What should I get for skinned coyote fur?


----------



## Deadshotjonny (Jan 20, 2013)

Depends where u live, how the fur is. The price is changing all the time


----------



## teredpse (Nov 11, 2015)

I am in central Indiana.


----------



## kiyote (Jun 15, 2014)

lol. how's the fur?
sorry, my bad. pics might help a lil.did you flesh and stretch it or is it raw in your freezer?

info is everything.


----------



## teredpse (Nov 11, 2015)

Fleshed and dried. I am just starting out so I fixed to holes i added.


----------



## teredpse (Nov 11, 2015)

This was one I shot with my Bow.


----------



## Ruger (Jan 22, 2011)

Rub some Borax into the fur and give it a good brushing working from the tail towards the hair. That'll help clean out the fur and make it stand up and shine.


----------



## catcapper (Feb 11, 2010)

Looking at your "picture" it seems as your yote was taken before full prime and the under fur is not developed which makes it a fairly flat hide and not much trim value. If your going to market the pelt, it would be a good idea to cut the front legs short to remove the dark fur on the foreleg--- that shows signs of coydog in past generations and will be discounted.

IMO, you may get $10-$15 on that hide.

awprint:


----------



## C2C (Mar 17, 2012)

catcapper said:


> Looking at your "picture" it seems as your yote was taken before full prime and the under fur is not developed which makes it a fairly flat hide and not much trim value.
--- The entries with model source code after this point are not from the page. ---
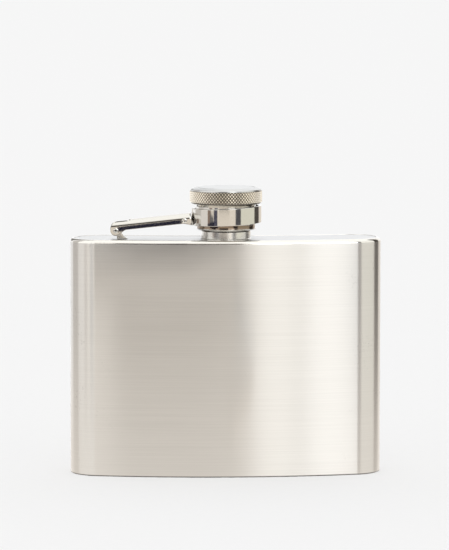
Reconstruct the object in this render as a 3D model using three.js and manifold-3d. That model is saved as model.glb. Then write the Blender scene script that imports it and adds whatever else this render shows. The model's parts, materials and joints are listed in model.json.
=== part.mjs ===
// A four-ounce pocket flask with a captive screw cap, standing upright.
// Millimetres, +Z up, +X across the width, the bowed front towards -Y, and the origin at the
// bottom, in the middle of the whole flask's width and depth. The cap hangs from a ring, the ring
// from a swinging arm, and the arm from a two-pin hinge on the top plate, so that the cap can
// lift off the neck and turn aside.
import * as THREE from "three";
import { mergeVertices } from "three/addons/utils/BufferGeometryUtils.js";
import Module from "manifold-3d";

const wasm = await Module();
wasm.setup();

// Body
const BODY_WIDTH = 95;
const BODY_HEIGHT = 72.2;
const BODY_THICKNESS = 19.8;
const BOW_RADIUS = 175; // of the middle line of the outline, seen from above
const WALL = 0.6;
const TOP_ROUNDING = 1.2;
const BOTTOM_ROUNDING = 0.4;
const SEAM_GAP = 0.06; // between the two shells, down the narrow sides
const PLATE_GAP = 0.1; // round the plates, where they are welded in
const TOP_OPENING = 1.35; // inset of the shells' opening from their outline
const BOTTOM_OPENING = 1;
const TOP_PLATE_RECESS = 0.1;

// Neck and cap: radii from the neck's axis, heights above the top plate
const BORE_RADIUS = 5.6;
const SPIGOT_RADIUS = 6.4;
const NECK_RADIUS = 6.85;
const FLANGE_RADIUS = 7.75;
const FLANGE_HEIGHT = 0.4;
const NECK_HEIGHT = 7;
const NECK_CHAMFER = 0.4;
const THREAD_RADIUS = 0.4; // of the rounded ridge
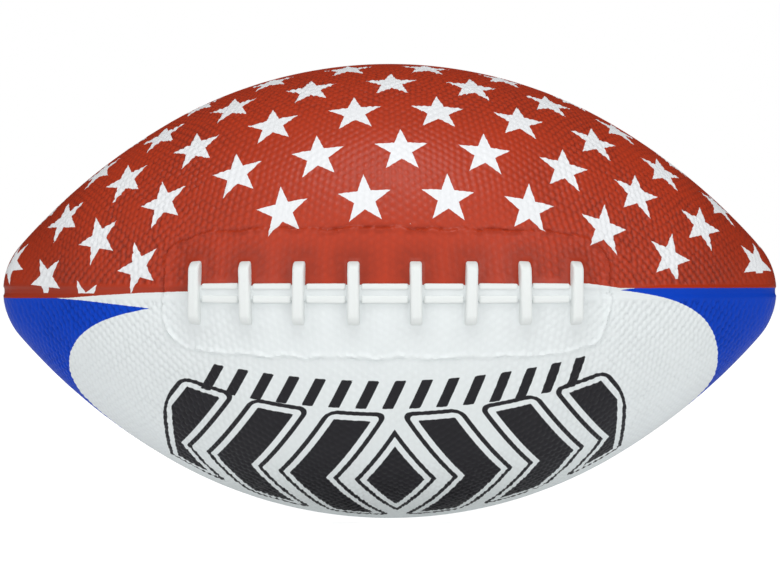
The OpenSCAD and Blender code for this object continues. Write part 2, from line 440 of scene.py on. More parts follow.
def evaluated_mesh(maker):
    """Plain mesh of what a maker's modifiers give."""
    graph = bpy.context.evaluated_depsgraph_get()
    return bpy.data.meshes.new_from_object(maker.evaluated_get(graph), depsgraph=graph)


def zipped(first, second, first_at, second_at):
    """Triangles between two rows of vertices, joined in the order of their places along the rows."""
    following = np.concatenate([first_at[1:], second_at[1:]])
    order = np.argsort(following, kind="stable")
    from_first = order < len(first_at) - 1
    i = np.cumsum(from_first) - from_first
    j = np.cumsum(~from_first) - ~from_first
    third = np.where(from_first, first[np.minimum(i + 1, len(first) - 1)],
                     second[np.minimum(j + 1, len(second) - 1)])
    return np.stack([first[i], third, second[j]], -1)


def row_shares(width, step):
    """Places of a row's vertices, as shares of its width. Only the fine cover has columns by its seams."""
    if width < NARROW_ROW or step > COVER_STEP:
        return np.linspace(0, 1, max(2, round(width / step)) + 1)
    edge = np.array(SEAM_COLUMNS) / width
    inner = round((width - 2 * SEAM_COLUMNS[-1]) / step)
    middle = np.linspace(edge[-1], 1 - edge[-1], inner + 1)[1:-1]
    return np.concatenate([edge, middle, 1 - edge[::-1]])


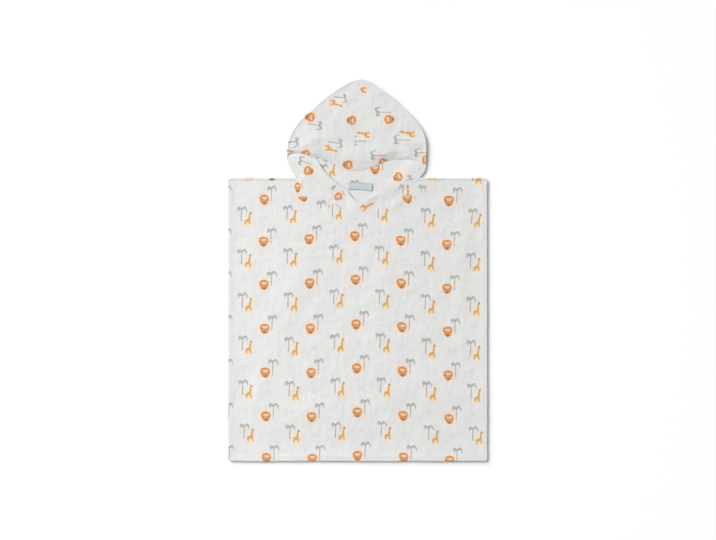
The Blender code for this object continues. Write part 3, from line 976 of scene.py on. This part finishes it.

If your going to market the pelt, it would be a good idea to cut the front legs short to remove the dark fur on the foreleg--- that shows signs of coydog in past generations and will be discounted.
> 
> IMO, you may get $10-$15 on that hide.
> 
> awprint:


Really ? I'd never heard of that color associating a coyote with a tame dog , learn something every day here on PT.. I've taken a halff dozen coyotes this year with that coloring and didnt know where it came from . Thanx Cat


----------